(Object modeling scripts)
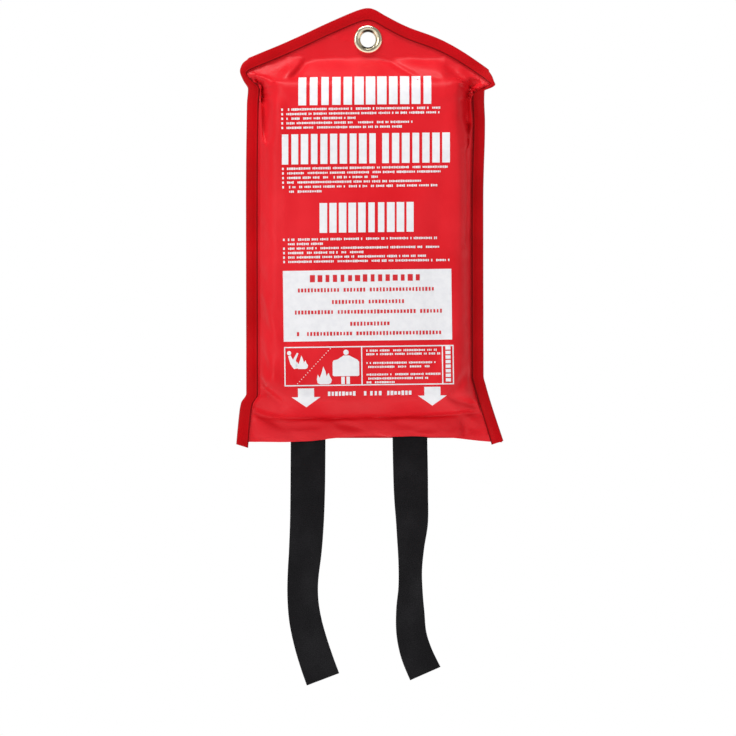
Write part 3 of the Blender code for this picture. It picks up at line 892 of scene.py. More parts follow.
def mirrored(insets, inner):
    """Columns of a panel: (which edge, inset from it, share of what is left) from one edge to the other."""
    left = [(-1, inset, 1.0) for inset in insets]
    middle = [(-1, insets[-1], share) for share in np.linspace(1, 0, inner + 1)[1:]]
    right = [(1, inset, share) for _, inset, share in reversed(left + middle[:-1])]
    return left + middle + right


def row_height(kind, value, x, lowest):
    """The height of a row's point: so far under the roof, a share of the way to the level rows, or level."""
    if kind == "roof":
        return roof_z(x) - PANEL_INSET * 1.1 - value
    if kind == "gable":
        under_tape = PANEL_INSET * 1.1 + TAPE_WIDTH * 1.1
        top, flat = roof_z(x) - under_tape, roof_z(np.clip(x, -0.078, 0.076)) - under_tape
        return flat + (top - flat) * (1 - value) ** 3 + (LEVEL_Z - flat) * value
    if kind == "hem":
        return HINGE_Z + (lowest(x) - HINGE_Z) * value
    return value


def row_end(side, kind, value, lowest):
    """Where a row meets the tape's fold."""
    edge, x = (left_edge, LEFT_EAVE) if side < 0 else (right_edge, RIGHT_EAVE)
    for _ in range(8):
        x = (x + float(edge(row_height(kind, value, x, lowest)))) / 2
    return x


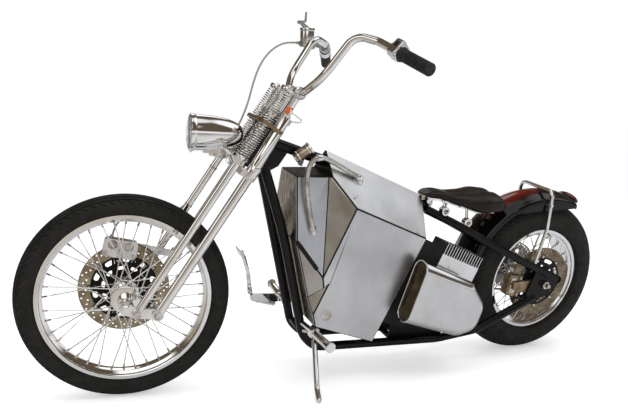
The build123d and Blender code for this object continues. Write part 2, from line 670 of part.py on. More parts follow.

**What needs to be done:** Repeat all of the entries exactly.

**Output of the exercise:**
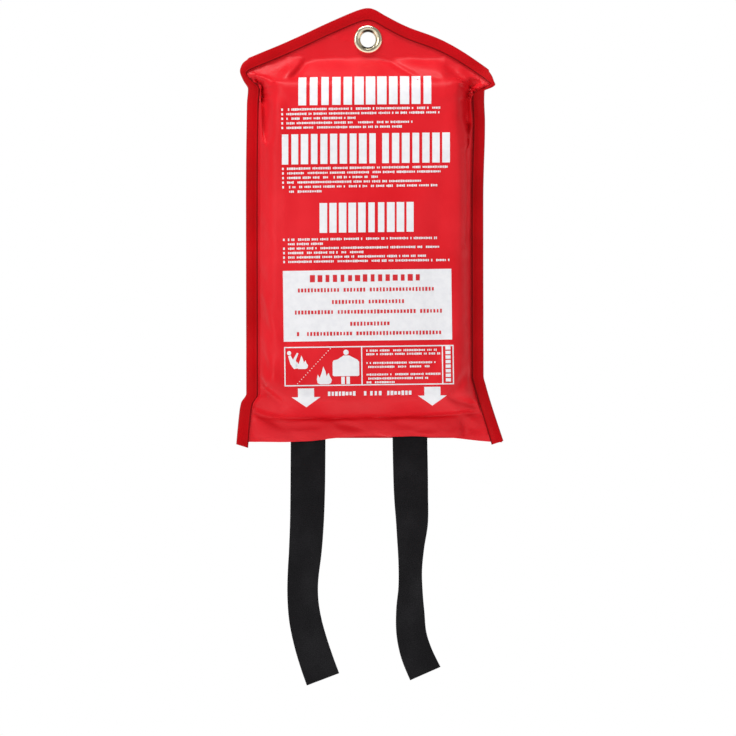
Write part 3 of the Blender code for this picture. It picks up at line 892 of scene.py. More parts follow.
def mirrored(insets, inner):
    """Columns of a panel: (which edge, inset from it, share of what is left) from one edge to the other."""
    left = [(-1, inset, 1.0) for inset in insets]
    middle = [(-1, insets[-1], share) for share in np.linspace(1, 0, inner + 1)[1:]]
    right = [(1, inset, share) for _, inset, share in reversed(left + middle[:-1])]
    return left + middle + right


def row_height(kind, value, x, lowest):
    """The height of a row's point: so far under the roof, a share of the way to the level rows, or level."""
    if kind == "roof":
        return roof_z(x) - PANEL_INSET * 1.1 - value
    if kind == "gable":
        under_tape = PANEL_INSET * 1.1 + TAPE_WIDTH * 1.1
        top, flat = roof_z(x) - under_tape, roof_z(np.clip(x, -0.078, 0.076)) - under_tape
        return flat + (top - flat) * (1 - value) ** 3 + (LEVEL_Z - flat) * value
    if kind == "hem":
        return HINGE_Z + (lowest(x) - HINGE_Z) * value
    return value


def row_end(side, kind, value, lowest):
    """Where a row meets the tape's fold."""
    edge, x = (left_edge, LEFT_EAVE) if side < 0 else (right_edge, RIGHT_EAVE)
    for _ in range(8):
        x = (x + float(edge(row_height(kind, value, x, lowest)))) / 2
    return x


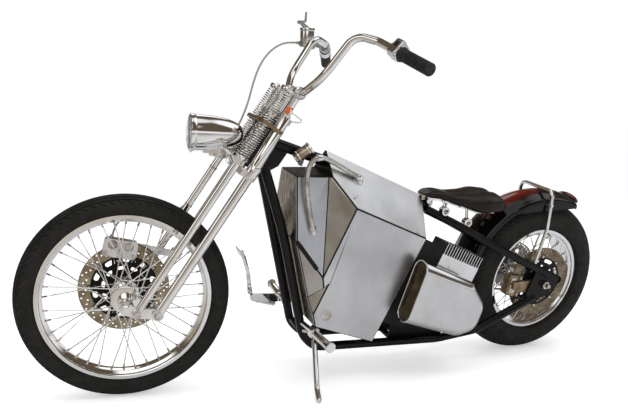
The build123d and Blender code for this object continues. Write part 2, from line 670 of part.py on. More parts follow.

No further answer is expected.